Baring-Gould produced a second collection called A Garland of Country Songs. For a second edition of Songs of the West (1905) he collaborated with the collector Cecil Sharp. They also produced English Folk Songs for Schools in 1907. This collection of 53 songs was adopted for the UK schools curriculum, for the next 60 years.

Sharp dedicated his English Folk Song—Some Conclusions to Baring-Gould. The folk-song manuscripts from Baring-Gould's personal library and from public libraries have been puublished as a microfiche edition available for study in the main Devon Libraries and other places. In addition 30 boxes of unpublished manuscript material on other topics (the Killerton manuscripts) are kept in the Devon County Record Office.

Baring-Gould wrote many novels, a collection of ghost stories, a 16-volume Lives of the Saints, and the biography of the eccentric poet-vicar of Morwenstow, Robert Stephen Hawker. His folkloric studies resulted in The Book of Were-Wolves (1865), one of the most frequently cited studies of lycanthropy. Half-way through, the topic changes to crimes only vaguely connected to werewolves, including grave desecration and cannibalism. Stories of his own eccentricity have been exaggerated. He did once, while teaching at Hurstpierpoint, have his pet bat on his shoulder.
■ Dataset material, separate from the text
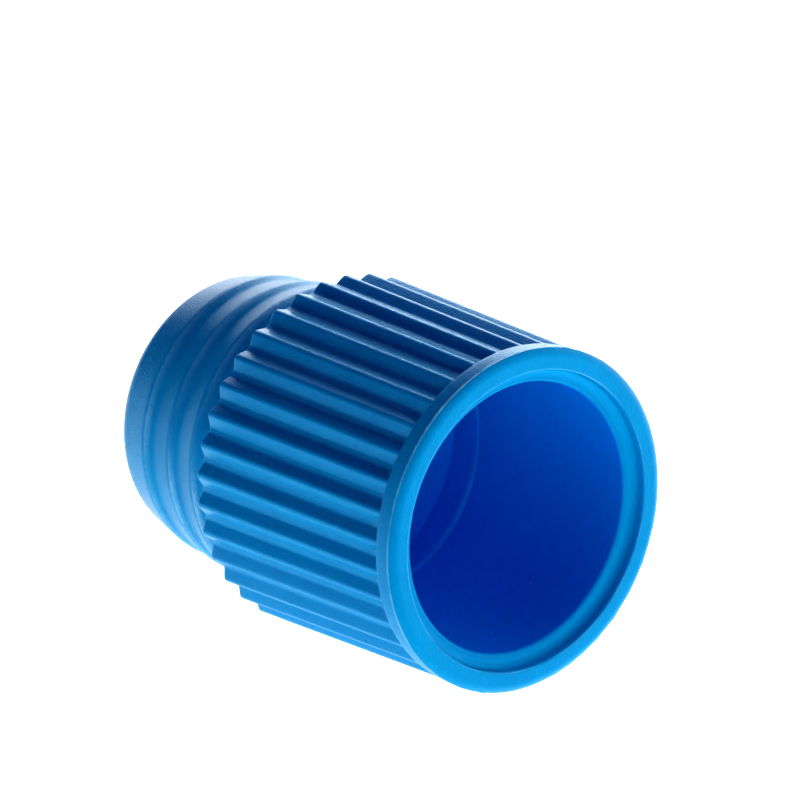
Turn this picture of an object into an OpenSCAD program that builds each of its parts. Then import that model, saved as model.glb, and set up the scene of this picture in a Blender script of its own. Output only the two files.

While a curate in Horbury in Yorkshire, Baring-Gould met a mill girl named Grace Taylor. He sent her away to be educated, and then married her in 1868. The couple had 15 children.

One grandson, William Stuart Baring-Gould, was a noted Sherlock Holmes scholar who wrote a fictional biography of the great detective—in which, to make up for the lack of information about Holmes's early life, he based his account on the childhood of Sabine Baring-Gould.